Патрик Модиано, Лауреат Нобелевской премии по литературе 2014 года
Это мой дневник. Остальное находится в Обержанвиле
Первая страница дневника, запись от 7 апреля 1942
© Mémorial de la Shoah / Coll. Job
1942
Вторник, 7 апреля, 4 часа дня
Сегодня я ходила… в дом, где живет Поль Валери. Собралась наконец забрать свою книгу. После обеда было солнечно, ни намека на дождь. Я доехала на 92-м до площади Звезды. Потом пошла по улице Виктора Гюго и тут стала трусить. На углу улицы Вильжюст чуть не повернула обратно. Но строго сказала себе: «Надо отвечать за свои поступки. There’s по one to blame but you?[9]». И робости как не бывало. Самой странно стало, с чего это я вдруг испугалась. Всю прошлую неделю и сейчас, до этой самой минуты, я не видела в своем поступке ничего особенного. Это мама сбила меня с толку — она ужасно удивлялась, как это я решилась на такую дерзость. А по-моему, все очень просто. Я шла и, как всегда, витала в облаках. Позвонила в дверь дома номер 40. На звонок с лаем выскочил фокстерьер, потом появилась консьержка. Недоверчиво спросила: «Вы к кому?» Я ответила самым непринужденным тоном: «Месье Валери мне ничего не оставлял?» (При этом как-то отстраненно — как будто глядя на себя издалека — удивлялась собственной наглости.) Консьержка шагнула в свой закуток: «На чье имя?» — «Мадемуазель Берр». Она направилась к столу. Я точно знала — книга здесь. Консьержка поискала на столе и протянула мне сверток в белой бумаге. «Большое спасибо», — сказала я. «К вашим услугам», — любезно ответила она. И я вышла, едва успев разглядеть свое имя, аккуратно выведенное на свертке. А на улице сразу его развернула. На форзаце тем же разборчивым почерком было написано: «Для мадемуазель Элен Берр». И ниже: «Ясным утром свет так ласков и дышит жизнью синева. Поль Валери».

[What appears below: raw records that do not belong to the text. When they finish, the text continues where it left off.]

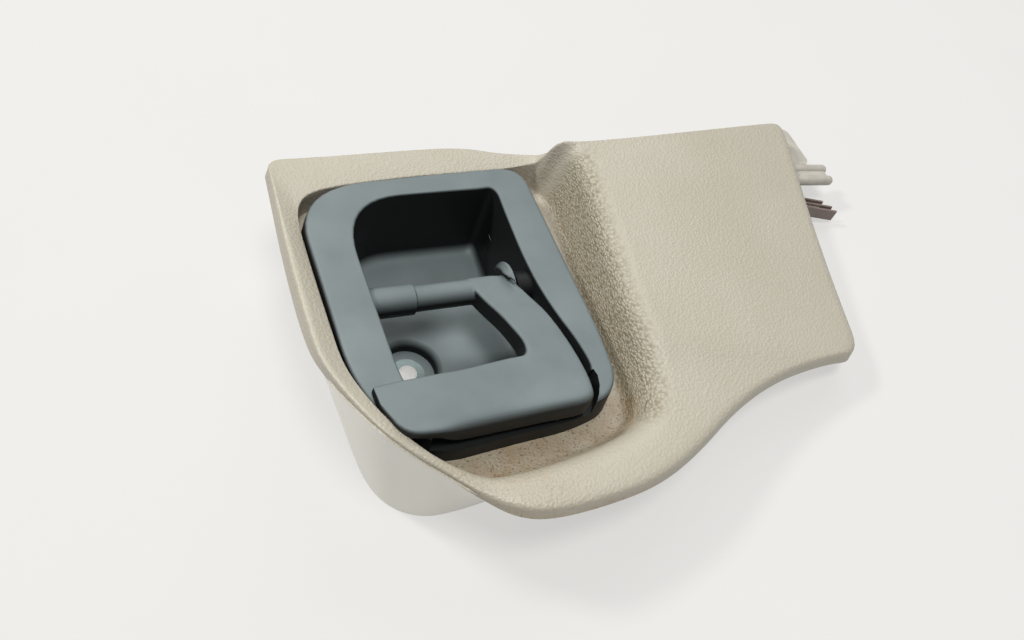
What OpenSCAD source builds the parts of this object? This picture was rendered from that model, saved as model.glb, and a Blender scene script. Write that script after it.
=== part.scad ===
/* [Resting pose] */
// Tilt of the handle's face as the trim panel lies on its back
rest_tilt = 14; // [12:0.5:16]
// Height of the handle face's centre above the surface it lies on
rest_height = 46; // [45:0.5:49]

/* [Trim panel] */
// Thickness of the moulded sheet
sheet_t = 2.5; // [2:0.1:3]
// Depth of the tray that the handle sits in, below the handle's face
tray_depth = 12; // [11:0.5:13]
// Height of the raised box's top above the handle's face, at its back edge
box_rise = 15; // [13:0.5:17]
// Fall of the box's top towards the front, in each millimetre
box_fall = 0.1; // [0.08:0.01:0.12]
// Thickness of the smooth skirt that stands under the left side
skirt_t = 2.2; // [1.8:0.1:2.8]

/* [Handle housing] */
// Wall of the housing
wall_t = 1.8; // [1.6:0.1:2.2]
// Depth of the finger bowl below the handle's face
bowl_depth = 33; // [31:0.5:34]
// Depth of the front ledge under the grip
ledge_depth = 6.5; // [6.4:0.1:8]
// Diameter of the pocket round the fixing screw
pocket_d = 19; // [17:0.5:20]
// Depth of that pocket below the bowl's floor
pocket_depth = 5; // [4:0.5:6]

/* [Pull lever] */
// Height of the grip's top above the handle's face
grip_rise = 5; // [4:0.5:6]
// Diameter of the lever's tube
tube_d = 8.8; // [8.4:0.1:9.4]
// Diameter of the fixed boss that the tube turns beside
boss_d = 10.4; // [10:0.1:10.8]
// Gap between the tube's ends and the housing's bosses
end_gap = 0.3; // [0.2:0.05:0.4]

/* [Pivot and cable side] */
// Diameter of the hinge pin
pin_d = 5; // [4.6:0.1:5.2]
// Running clearance of the pin in its bushes, on the radius
pin_clear = 0.05; // [0.03:0.01:0.08]
// Wall of the bushes
bush_t = 1.2; // [1:0.1:1.3]
// Distance from the pin to the cable nipple's seat
crank_len = 16; // [14:0.5:18]
// Diameter of the cable nipple's seat
nipple_d = 4.4; // [4:0.1:5]
// Diameter of the seat for the cable's ferrule
ferrule_d = 6.5; // [6:0.1:7]
// Wire of the return spring
spring_wire = 1; // [0.8:0.1:1]

/* [Fixings] */
// Outer diameter of the metal sleeve
sleeve_d = 12; // [11:0.5:13]
// Hole through the metal sleeve
sleeve_hole = 6.6; // [6.4:0.1:7]
// Length of the metal sleeve
sleeve_len = 7; // [6:0.5:7.5]
// Shank of the self-tapping screws
screw_d = 3; // [2.8:0.1:3.2]
// Head of the self-tapping screws
screw_head_d = 6; // [5.6:0.1:6.4]

/* [Hidden] */

// Where the handle face's centre rests, seen from the middle of the whole part's footprint.
rest_shift = [-62, 4, 0];

// The hinge pin's axis runs along x through this point of the handle's own frame.
pivot = [0, 7.5, -7.5];
beige = [0.72, 0.68, 0.60];
slate = [0.24, 0.30, 0.33];
steel = [0.72, 0.73, 0.74];
bronze = [0.35, 0.28, 0.22];
rubber = [0.08, 0.08, 0.08];

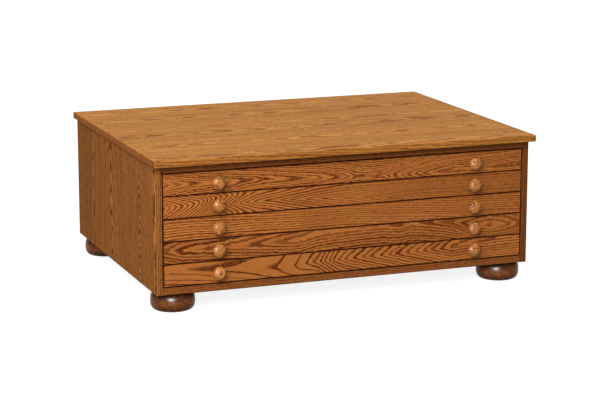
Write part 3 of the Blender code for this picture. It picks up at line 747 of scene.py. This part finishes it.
def lathe():
    """The node tree that turns a profile about Z.

    The profile is a row of vertices whose x is the radius. Each row of a grid takes one of them, and
    the grid is wrapped round the axis and closed at its seam and its poles.
    """
    name = "lathe"
    if name in bpy.data.node_groups:
        return bpy.data.node_groups[name]
    inputs = (
        ("Profile", "Geometry", None),
        ("Sides", "Int", 48),
        ("Sharp angle", "Float", 0.7),
        ("Finish", "Material", None),
    )
    tree = new_group(name, "GeometryNodeTree", inputs, [("Turned", "Geometry")])
    given = add(tree, "NodeGroupInput").outputs
    points = add(tree, "GeometryNodeAttributeDomainSize", [given["Profile"]]).outputs["Point Count"]
    columns = add(tree, "ShaderNodeMath ADD", [given["Sides"], 1.0])
    links = {"Size X": 1.0, "Size Y": 1.0, "Vertices X": columns, "Vertices Y": points}
    grid = add(tree, "GeometryNodeMeshGrid", links)
    here = add(tree, "GeometryNodeInputPosition")
    centred = add(tree, "ShaderNodeVectorMath ADD", [here, (0.5, 0.5, 0)])
    shares = add(tree, "ShaderNodeSeparateXYZ", [centred]).outputs
    last = add(tree, "ShaderNodeMath SUBTRACT", [points, 1.0])
    along = add(tree, "ShaderNodeMath MULTIPLY", [shares["Y"], last])
    row = add(tree, "ShaderNodeMath ROUND", [along])
    links = {"Geometry": given["Profile"], "Value": here, "Index": row}
    picked = add(tree, "GeometryNodeSampleIndex", links, data_type="FLOAT_VECTOR")
    turn = add(tree, "ShaderNodeMath MULTIPLY", [shares["X"], math.tau])
    swung = add(tree, "ShaderNodeVectorRotate", {"Vector": picked, "Angle": turn}, rotation_type="Z_AXIS")
    wrapped = add(tree, "GeometryNodeSetPosition", {"Geometry": grid, "Position": swung})
    closed = add(tree, "GeometryNodeMergeByDistance", {"Geometry": wrapped, "Distance": MERGE_DISTANCE})
    smooth = add(tree, "GeometryNodeSetShadeSmooth", {"Geometry": closed})
    bend = add(tree, "GeometryNodeInputMeshEdgeAngle").outputs["Unsigned Angle"]
    sharp = add(tree, "ShaderNodeMath GREATER_THAN", [bend, given["Sharp angle"]])
    links = {"Geometry": smooth, "Selection": sharp, "Shade Smooth": False}
    creased = add(tree, "GeometryNodeSetShadeSmooth", links, domain="EDGE")
    real = add(tree, "GeometryNodeRealizeInstances", {"Geometry": creased})
    done = add(tree, "GeometryNodeSetMaterial", {"Geometry": real, "Material": given["Finish"]})
    add(tree, "NodeGroupOutput", {"Turned": done})
    return tree


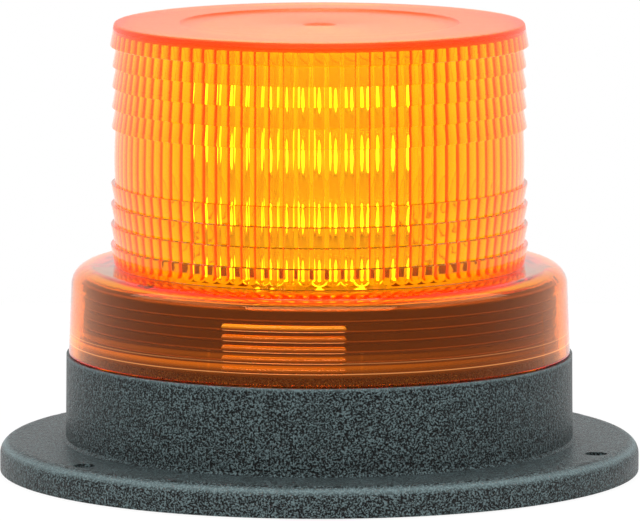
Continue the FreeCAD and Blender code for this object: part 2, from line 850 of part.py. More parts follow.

Радость захлестнула меня — радость, созвучная тому, как виделся мне мир, поющая в унисон с веселым солнцем и чисто умытым, украшенным пенистыми облаками синим небом. До дому я дошла пешком, довольная своей маленькой победой — что-то скажут родители! — и тем, что самое невероятное сбывается.
Книга, которую Поль Валери подписал для Элен Берр.
© Mémorial de la Shoah / Coll. Job
* * *
Жду мисс Дэй[10] — она должна прийти к ужину. Небо вдруг потемнело, дождь хлещет в окна; кажется, будет нешуточная гроза — вот уже молния сверкнула, прогремел гром. Завтра мы собираемся устроить пикник в Обержанвиле[11] — будут Франсуа и Николь Жоб[12], Франсуаза и Жан Пино, Жак Клер. Еще недавно, спускаясь по ступенькам на Трокадеро, я с радостью думала об этом: по крайней мере можно будет развеяться. А сейчас моя радость потускнела. Впрочем, гроза почти прошла, скоро выглянет солнце. И почему такая переменчивая погода? То плачет, то смеется, прямо как ребенок.
* * *
Вчера заснула, дочитав вторую часть «Муссона»[13]. Замечательная книга. Чем дальше, тем больше ею восхищаюсь. Позавчера прочитала разговор Ферн с матерью, двух одиноких женщин. Вчера вечером — про наводнение, дом Беннерджи и Смайли. Я как будто сама живу среди этих героев. Рэнсом — мой старый знакомый, он такой славный.
* * *
Весь вечер прошел в предвкушении того, что будет завтра. Не то чтобы я бурно веселилась, но душу наполняла какая-то тихая радость, она то забывалась, то поднималась снова. Я готовилась так основательно, будто уезжаю в дальние странствия. Поезд в восемь тридцать три. Надо встать без четверти семь.
Среда, 8 апреля
Вернулась из Обержанвиля. Было столько всего: воздух, солнце, ветер, дождик; я так счастлива, так устала, что ничего не соображаю. Помню только, что перед ужином в маминой спальне меня вдруг скрутила ужасная тоска, без всякой разумной причины, просто прекрасный день подходил к концу, еще немного — и придется оторваться от этого благодатного места. Никак не могу смириться с тем, что все хорошее кончается. Но чтобы впасть в отчаяние — такого я сама от себя не ждала. Я-то думала, эти детские штучки давно забыты, но получилось как-то само собой, я не успела спохватиться и даже не пыталась побороть эту напасть. Дома нашла две открытки — одну от Одиль, другую от Жерара[14], сердитую, резкую. Он насмехается над моим письмом. Я уж не помню, что писала, но думала, он меня поймет. Отвечу в таком же тоне.